Xiang, Jiangxin, Lin, Qintie, Cheng, Shuailong, Guo, Jianlong, Yao, Xiaosheng, Liu, Qianjun, Yin, Guangcai, Liu, Dingfa
Environmental science and pollution research international 2018 v.25 no.14 pp. 14032-14042
adsorbents, adsorption, aqueous solutions, biochar, cadmium, electrostatic interactions, endothermy, ions, kinetics, magnesium, magnesium oxide, models, rice hulls, sorption isotherms, thermodynamics
In this study, a magnesium oxide–rice husk biochar composite (MgO–BCR) was successfully prepared by a MgO impregnation method, and its adsorption performance was investigated in Cd(II) aqueous solution. A pseudo-second-order kinetic model described the Cd(II) adsorption behaviour on BCR and MgO–BCR well, while a Langmuir adsorption isotherm was more suitable for Cd(II) adsorption on the adsorbent. The fitting results of the monolayer model indicated that the number of ions captured by per site varied between 0.97 and 1.09. The calculated thermodynamic parameters indicated that Cd(II) adsorption onto MgO–BCR was spontaneous and endothermic.

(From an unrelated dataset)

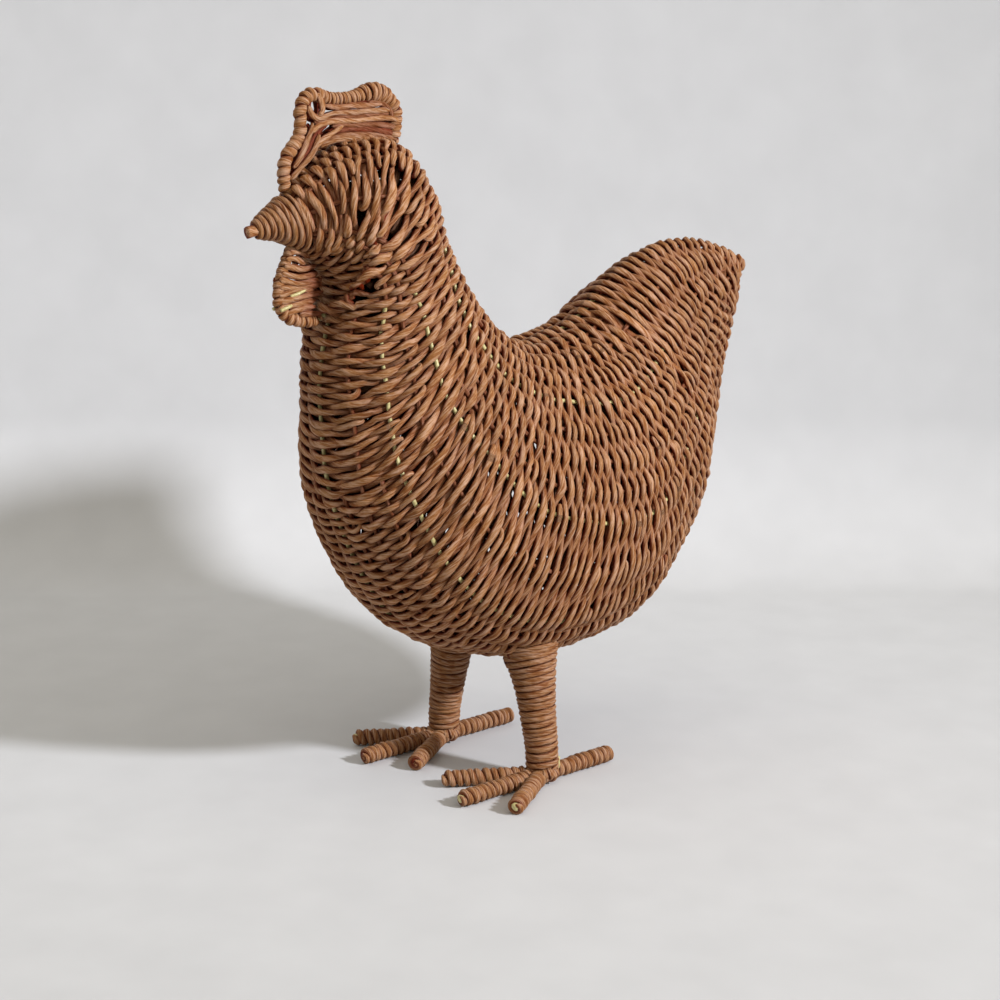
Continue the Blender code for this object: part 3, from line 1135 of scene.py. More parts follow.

Characterisation of the adsorbent revealed that in situ precipitation, surface complexation, and electrostatic attraction contributed to the Cd(II) adsorption. The adsorption capacities of rice husk biochar (BCR) and MgO–BCR for Cd(II) reached 6.36 and 18.1 mg/g, respectively. The results demonstrated that MgO–BCR composite could be used as an effective and eco-friendly adsorbent to enhance the removal of Cd(II) from aqueous solution.